Work to do —
Using the records below, quote only the span that opens with the line containing "return above(shell, 0).cut([room, bare_bore, vent])" and closes with the line containing "in imported if", exactly and inclusively.

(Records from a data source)
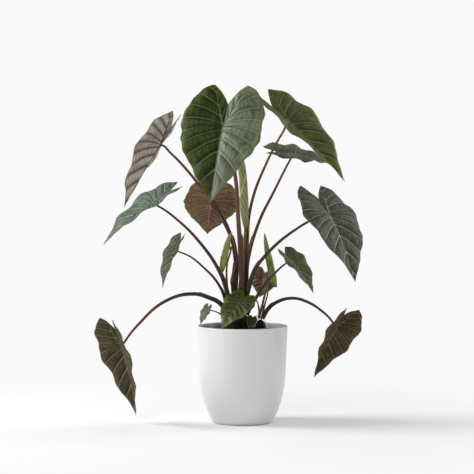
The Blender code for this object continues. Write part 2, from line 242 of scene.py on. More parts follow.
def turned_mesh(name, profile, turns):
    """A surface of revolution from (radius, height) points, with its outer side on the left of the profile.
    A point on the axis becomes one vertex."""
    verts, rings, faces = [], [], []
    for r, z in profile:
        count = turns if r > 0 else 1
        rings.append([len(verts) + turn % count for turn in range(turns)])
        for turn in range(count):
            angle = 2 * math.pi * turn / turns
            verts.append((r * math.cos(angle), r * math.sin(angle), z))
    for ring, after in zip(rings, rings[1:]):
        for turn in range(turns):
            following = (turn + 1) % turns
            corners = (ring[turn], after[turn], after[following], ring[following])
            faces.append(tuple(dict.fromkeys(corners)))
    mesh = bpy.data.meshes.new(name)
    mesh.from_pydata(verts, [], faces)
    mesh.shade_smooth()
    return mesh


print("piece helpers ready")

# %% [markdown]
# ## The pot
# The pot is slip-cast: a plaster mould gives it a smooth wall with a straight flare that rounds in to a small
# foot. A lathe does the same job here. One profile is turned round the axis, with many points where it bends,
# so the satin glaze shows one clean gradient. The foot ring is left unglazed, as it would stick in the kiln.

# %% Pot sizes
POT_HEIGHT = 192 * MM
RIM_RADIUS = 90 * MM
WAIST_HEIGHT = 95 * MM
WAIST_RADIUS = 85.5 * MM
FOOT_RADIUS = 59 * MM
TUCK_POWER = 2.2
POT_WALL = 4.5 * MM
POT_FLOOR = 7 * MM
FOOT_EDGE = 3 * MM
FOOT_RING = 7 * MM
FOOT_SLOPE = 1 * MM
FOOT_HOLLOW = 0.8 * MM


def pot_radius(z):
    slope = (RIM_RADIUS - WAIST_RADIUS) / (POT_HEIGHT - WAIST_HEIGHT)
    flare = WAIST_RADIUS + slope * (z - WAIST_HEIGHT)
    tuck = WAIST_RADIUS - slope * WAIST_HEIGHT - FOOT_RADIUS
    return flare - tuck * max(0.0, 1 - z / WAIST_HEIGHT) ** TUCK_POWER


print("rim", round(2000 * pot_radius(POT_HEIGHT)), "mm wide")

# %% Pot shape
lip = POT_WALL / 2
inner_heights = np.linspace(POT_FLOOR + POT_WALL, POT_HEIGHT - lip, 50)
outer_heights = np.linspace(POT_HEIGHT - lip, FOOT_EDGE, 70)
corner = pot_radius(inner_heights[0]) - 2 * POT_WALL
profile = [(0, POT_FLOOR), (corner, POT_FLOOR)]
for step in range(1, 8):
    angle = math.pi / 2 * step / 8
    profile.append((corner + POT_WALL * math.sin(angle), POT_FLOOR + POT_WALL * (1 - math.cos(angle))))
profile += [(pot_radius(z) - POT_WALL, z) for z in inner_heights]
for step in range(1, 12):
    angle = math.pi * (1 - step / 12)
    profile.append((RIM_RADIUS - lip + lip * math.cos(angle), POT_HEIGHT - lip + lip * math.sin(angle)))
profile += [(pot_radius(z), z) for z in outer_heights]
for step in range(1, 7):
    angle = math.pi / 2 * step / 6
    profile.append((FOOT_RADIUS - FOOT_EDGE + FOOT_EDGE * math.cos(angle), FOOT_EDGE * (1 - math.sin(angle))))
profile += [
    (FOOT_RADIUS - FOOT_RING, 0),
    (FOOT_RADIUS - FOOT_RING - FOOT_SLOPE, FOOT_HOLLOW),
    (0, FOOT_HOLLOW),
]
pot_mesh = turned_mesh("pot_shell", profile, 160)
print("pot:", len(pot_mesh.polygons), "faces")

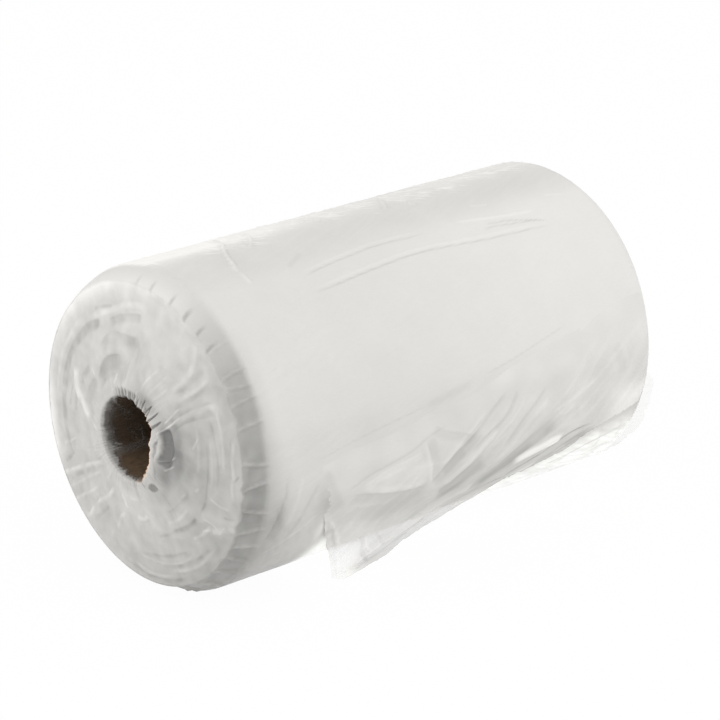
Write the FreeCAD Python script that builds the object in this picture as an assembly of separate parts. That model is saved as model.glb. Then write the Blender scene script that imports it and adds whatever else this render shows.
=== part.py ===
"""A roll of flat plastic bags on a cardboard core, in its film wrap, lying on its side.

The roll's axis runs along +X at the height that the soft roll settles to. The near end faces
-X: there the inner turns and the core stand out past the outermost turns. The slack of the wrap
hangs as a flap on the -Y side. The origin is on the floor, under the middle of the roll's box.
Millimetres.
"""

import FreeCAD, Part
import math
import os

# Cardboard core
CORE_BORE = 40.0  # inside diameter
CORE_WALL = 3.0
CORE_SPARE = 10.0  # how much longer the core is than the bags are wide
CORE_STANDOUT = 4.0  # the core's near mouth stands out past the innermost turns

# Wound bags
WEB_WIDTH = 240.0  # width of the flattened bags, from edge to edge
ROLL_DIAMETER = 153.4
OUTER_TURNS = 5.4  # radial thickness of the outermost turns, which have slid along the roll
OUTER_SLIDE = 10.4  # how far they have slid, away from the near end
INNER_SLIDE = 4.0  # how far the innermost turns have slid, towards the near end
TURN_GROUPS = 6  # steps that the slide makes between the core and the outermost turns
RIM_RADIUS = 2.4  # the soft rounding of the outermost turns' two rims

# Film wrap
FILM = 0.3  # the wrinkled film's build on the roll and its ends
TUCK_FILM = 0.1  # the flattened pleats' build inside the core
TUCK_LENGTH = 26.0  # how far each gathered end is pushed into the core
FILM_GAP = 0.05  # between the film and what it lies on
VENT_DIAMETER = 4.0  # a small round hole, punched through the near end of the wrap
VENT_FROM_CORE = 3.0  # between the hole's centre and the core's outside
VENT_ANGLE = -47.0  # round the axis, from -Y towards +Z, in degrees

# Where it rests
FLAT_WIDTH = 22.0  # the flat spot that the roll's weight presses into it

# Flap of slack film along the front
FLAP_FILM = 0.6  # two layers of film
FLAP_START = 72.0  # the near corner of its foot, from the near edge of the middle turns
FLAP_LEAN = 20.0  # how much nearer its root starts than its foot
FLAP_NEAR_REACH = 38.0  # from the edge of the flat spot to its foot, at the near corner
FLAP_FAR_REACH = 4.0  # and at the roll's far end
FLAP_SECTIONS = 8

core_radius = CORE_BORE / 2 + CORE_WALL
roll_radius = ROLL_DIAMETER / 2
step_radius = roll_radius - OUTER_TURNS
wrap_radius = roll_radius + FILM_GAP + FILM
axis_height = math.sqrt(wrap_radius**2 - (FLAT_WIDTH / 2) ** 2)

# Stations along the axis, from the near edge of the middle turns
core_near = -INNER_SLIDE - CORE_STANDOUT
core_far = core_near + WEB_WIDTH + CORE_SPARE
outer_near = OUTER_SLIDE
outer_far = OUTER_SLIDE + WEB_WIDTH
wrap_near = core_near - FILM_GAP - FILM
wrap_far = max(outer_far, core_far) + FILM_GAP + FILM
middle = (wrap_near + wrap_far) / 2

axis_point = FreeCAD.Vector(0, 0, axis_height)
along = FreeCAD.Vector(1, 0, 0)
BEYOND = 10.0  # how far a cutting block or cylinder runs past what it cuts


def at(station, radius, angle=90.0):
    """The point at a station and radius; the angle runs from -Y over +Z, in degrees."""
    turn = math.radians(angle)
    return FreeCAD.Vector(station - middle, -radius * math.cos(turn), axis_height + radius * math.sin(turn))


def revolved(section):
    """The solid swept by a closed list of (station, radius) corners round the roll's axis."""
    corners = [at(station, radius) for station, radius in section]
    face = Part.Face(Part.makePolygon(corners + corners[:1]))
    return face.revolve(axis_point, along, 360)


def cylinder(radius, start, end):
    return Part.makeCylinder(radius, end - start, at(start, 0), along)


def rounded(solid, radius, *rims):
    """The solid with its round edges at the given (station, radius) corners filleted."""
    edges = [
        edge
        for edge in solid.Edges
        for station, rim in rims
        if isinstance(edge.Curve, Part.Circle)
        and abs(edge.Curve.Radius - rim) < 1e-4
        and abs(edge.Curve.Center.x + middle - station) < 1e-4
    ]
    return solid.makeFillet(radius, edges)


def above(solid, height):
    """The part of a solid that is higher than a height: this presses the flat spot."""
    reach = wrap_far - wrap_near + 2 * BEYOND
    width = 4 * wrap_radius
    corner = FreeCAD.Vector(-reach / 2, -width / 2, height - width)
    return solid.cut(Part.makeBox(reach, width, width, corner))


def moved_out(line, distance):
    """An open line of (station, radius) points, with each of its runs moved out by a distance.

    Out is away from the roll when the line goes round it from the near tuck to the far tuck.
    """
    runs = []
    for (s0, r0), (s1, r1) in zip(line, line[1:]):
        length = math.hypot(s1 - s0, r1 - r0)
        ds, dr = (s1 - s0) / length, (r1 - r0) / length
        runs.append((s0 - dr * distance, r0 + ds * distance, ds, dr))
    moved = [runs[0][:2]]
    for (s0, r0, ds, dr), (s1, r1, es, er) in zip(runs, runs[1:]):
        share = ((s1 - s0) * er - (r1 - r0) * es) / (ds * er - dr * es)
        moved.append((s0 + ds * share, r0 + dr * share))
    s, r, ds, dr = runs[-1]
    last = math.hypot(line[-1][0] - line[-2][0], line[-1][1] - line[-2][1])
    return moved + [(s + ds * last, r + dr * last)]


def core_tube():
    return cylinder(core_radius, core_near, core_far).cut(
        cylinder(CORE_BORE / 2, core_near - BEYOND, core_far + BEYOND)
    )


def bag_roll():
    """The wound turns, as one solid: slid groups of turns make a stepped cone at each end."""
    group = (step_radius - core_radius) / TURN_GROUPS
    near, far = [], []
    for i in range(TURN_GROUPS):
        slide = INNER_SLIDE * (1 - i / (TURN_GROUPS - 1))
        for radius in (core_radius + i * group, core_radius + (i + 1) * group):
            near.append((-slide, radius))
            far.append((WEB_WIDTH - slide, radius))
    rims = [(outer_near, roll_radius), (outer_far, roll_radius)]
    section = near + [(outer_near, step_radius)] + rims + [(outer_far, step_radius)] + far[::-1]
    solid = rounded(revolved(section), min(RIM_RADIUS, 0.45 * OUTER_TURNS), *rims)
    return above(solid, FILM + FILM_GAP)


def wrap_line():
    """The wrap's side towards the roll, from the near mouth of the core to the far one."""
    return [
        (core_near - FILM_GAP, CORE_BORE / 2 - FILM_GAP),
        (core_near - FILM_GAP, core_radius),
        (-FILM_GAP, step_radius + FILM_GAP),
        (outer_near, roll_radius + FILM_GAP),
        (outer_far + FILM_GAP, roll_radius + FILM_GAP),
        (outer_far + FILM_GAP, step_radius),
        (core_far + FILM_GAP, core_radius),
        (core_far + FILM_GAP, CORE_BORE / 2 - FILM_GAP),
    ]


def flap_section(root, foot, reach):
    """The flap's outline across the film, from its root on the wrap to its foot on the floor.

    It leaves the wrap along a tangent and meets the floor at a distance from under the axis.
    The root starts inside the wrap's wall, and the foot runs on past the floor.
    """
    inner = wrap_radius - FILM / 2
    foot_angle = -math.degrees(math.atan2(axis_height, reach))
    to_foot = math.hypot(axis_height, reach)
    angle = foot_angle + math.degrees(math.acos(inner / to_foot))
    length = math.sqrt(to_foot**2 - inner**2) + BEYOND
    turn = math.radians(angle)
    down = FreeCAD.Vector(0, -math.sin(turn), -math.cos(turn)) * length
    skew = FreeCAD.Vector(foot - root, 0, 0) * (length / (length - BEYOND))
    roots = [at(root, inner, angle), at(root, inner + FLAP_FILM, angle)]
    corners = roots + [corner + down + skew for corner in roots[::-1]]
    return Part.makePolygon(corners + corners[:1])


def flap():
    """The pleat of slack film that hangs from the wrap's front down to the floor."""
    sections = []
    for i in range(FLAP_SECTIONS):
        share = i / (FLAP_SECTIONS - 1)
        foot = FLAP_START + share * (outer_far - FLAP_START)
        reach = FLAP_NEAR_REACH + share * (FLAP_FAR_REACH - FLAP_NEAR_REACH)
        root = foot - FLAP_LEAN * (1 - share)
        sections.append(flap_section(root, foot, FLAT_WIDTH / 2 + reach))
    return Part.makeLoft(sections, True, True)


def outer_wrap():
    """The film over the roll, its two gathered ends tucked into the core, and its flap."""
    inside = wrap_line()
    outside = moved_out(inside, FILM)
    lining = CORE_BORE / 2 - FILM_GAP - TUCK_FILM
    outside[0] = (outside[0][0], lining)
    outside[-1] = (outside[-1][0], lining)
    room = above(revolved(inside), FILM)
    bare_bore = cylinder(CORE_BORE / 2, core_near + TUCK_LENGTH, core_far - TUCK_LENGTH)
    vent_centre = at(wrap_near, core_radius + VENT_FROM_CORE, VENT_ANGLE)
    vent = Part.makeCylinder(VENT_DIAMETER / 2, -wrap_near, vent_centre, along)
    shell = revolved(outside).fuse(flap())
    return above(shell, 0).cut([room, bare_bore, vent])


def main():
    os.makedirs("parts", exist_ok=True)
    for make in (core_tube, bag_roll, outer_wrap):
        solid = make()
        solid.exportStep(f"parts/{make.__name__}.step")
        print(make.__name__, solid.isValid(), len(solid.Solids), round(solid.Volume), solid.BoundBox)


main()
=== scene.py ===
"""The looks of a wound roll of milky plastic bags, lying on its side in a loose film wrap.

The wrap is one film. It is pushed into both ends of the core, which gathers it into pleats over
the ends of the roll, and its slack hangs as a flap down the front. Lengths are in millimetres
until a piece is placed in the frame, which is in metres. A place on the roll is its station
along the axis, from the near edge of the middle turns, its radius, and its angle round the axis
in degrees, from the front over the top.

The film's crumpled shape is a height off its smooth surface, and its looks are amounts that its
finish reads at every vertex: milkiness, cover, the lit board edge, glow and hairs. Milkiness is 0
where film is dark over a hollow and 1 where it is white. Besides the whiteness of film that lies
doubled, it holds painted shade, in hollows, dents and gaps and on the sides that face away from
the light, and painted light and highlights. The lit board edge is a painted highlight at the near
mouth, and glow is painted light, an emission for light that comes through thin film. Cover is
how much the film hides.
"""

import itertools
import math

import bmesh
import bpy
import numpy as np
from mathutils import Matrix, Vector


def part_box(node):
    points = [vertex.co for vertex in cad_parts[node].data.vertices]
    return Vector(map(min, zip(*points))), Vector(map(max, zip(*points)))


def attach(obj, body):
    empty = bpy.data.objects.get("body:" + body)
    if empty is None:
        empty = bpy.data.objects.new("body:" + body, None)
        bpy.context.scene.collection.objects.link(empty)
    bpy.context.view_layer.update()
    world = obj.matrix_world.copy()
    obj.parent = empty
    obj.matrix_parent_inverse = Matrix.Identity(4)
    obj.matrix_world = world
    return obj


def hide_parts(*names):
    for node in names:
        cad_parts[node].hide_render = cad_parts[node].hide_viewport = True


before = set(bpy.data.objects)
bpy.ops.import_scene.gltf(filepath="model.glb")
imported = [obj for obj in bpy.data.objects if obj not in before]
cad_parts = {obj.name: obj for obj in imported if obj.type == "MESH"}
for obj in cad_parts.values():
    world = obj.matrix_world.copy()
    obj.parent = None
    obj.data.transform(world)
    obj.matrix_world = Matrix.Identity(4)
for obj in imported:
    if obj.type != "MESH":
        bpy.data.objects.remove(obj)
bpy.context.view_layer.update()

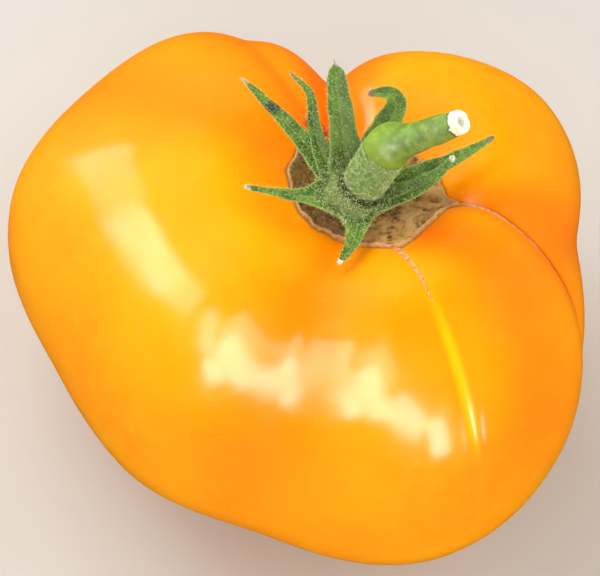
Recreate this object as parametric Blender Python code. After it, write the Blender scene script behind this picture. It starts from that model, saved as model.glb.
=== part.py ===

Full output —
    return above(shell, 0).cut([room, bare_bore, vent])


def main():
    os.makedirs("parts", exist_ok=True)
    for make in (core_tube, bag_roll, outer_wrap):
        solid = make()
        solid.exportStep(f"parts/{make.__name__}.step")
        print(make.__name__, solid.isValid(), len(solid.Solids), round(solid.Volume), solid.BoundBox)


main()
=== scene.py ===
"""The looks of a wound roll of milky plastic bags, lying on its side in a loose film wrap.

The wrap is one film. It is pushed into both ends of the core, which gathers it into pleats over
the ends of the roll, and its slack hangs as a flap down the front. Lengths are in millimetres
until a piece is placed in the frame, which is in metres. A place on the roll is its station
along the axis, from the near edge of the middle turns, its radius, and its angle round the axis
in degrees, from the front over the top.

The film's crumpled shape is a height off its smooth surface, and its looks are amounts that its
finish reads at every vertex: milkiness, cover, the lit board edge, glow and hairs. Milkiness is 0
where film is dark over a hollow and 1 where it is white. Besides the whiteness of film that lies
doubled, it holds painted shade, in hollows, dents and gaps and on the sides that face away from
the light, and painted light and highlights. The lit board edge is a painted highlight at the near
mouth, and glow is painted light, an emission for light that comes through thin film. Cover is
how much the film hides.
"""

import itertools
import math

import bmesh
import bpy
import numpy as np
from mathutils import Matrix, Vector


def part_box(node):
    points = [vertex.co for vertex in cad_parts[node].data.vertices]
    return Vector(map(min, zip(*points))), Vector(map(max, zip(*points)))


def attach(obj, body):
    empty = bpy.data.objects.get("body:" + body)
    if empty is None:
        empty = bpy.data.objects.new("body:" + body, None)
        bpy.context.scene.collection.objects.link(empty)
    bpy.context.view_layer.update()
    world = obj.matrix_world.copy()
    obj.parent = empty
    obj.matrix_parent_inverse = Matrix.Identity(4)
    obj.matrix_world = world
    return obj


def hide_parts(*names):
    for node in names:
        cad_parts[node].hide_render = cad_parts[node].hide_viewport = True


before = set(bpy.data.objects)
bpy.ops.import_scene.gltf(filepath="model.glb")
imported = [obj for obj in bpy.data.objects if obj not in before]
cad_parts = {obj.name: obj for obj in imported if obj.type == "MESH"}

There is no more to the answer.